Chirnside Park (also known as Avalon Airport Oval due to naming rights) is an Australian rules football ground in Werribee, Victoria, Australia, located between Watton Street and the Werribee River.

Chirnside Park is the home ground of Victorian Football League team Werribee Tigers who have played at the ground since their inception in 1965. For the 2011 VFL season, Williamstown Football Club played the majority of its home games at Chirnside Park while their home ground Burbank Oval is being redeveloped. Western Region Football League first division finals have been played at the venue since 2011.

Chirnside Park has a main social club building on the wing with terracing for spectators.
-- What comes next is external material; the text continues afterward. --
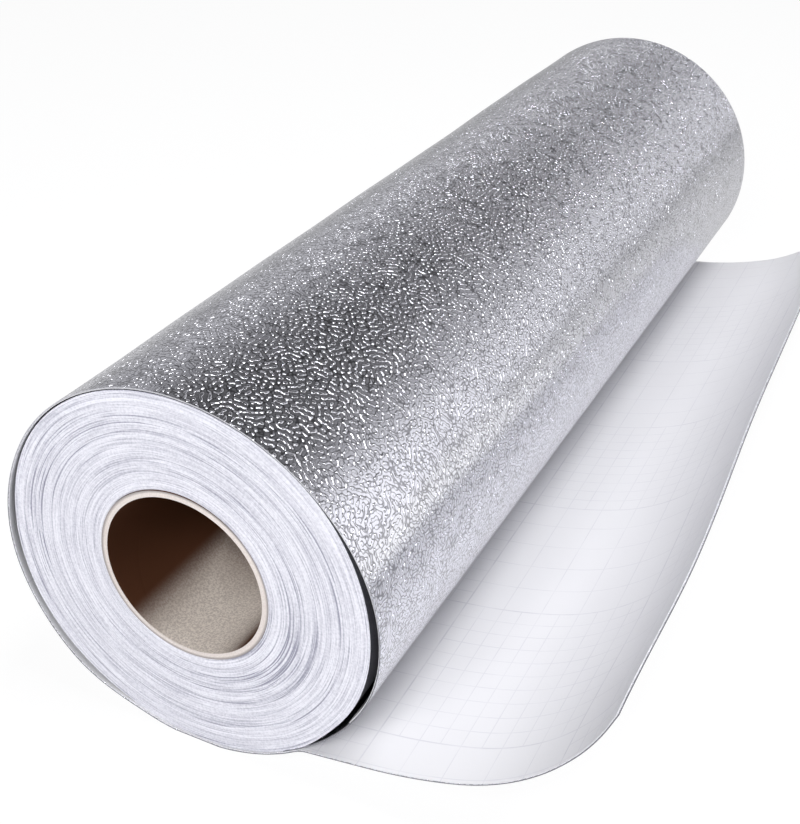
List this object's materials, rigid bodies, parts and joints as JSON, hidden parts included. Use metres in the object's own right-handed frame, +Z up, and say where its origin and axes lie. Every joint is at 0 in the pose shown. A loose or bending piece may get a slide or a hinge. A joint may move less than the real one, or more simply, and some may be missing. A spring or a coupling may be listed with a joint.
{
  "type": "roll of adhesive foil",
  "caption": "Roll of embossed self-adhesive aluminium foil on white gridded release paper, wound on a cardboard core, with its end unrolled and curling up.",
  "frame": {"origin": "centre of the core's bore at half the roll's width", "axes": "+Y along the roll's axis, +Z up with the roll lying on its flat spot, +X towards the unrolled end"},
  "size_m": [0.272, 0.6, 0.1764],
  "materials": {
    "kraft_board": "matt spiral-wound kraft board",
    "embossed_foil": "bright foil with a fine orange-peel emboss",
    "release_paper": "smooth siliconised white paper with a faint grey measuring grid"
  },
  "bodies": {
    "root": {"core_tube": "kraft_board", "foil_web": "embossed_foil", "release_liner": "release_paper"}
  },
  "joints": []
}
A small wooden grandstand, believed to date to the 1910s or 1920s, is situated in the forward pocket next to it. Floodlights were recently installed at the ground, and night matches have been played there since 2011.

In February 1967 the Polish Sports Festival held its first event at the venue, with spectator numbers reaching 3,000. It was such a success that it caused the Polish community to call Chirnside Park home for its sports festivals for the next nine years, until 1976.

The total capacity is around the 10,000-mark. In 1982, an estimated 10,000 spectators saw Werribee's first ever match against VFA powerhouse Port Melbourne, which Werribee won by one point.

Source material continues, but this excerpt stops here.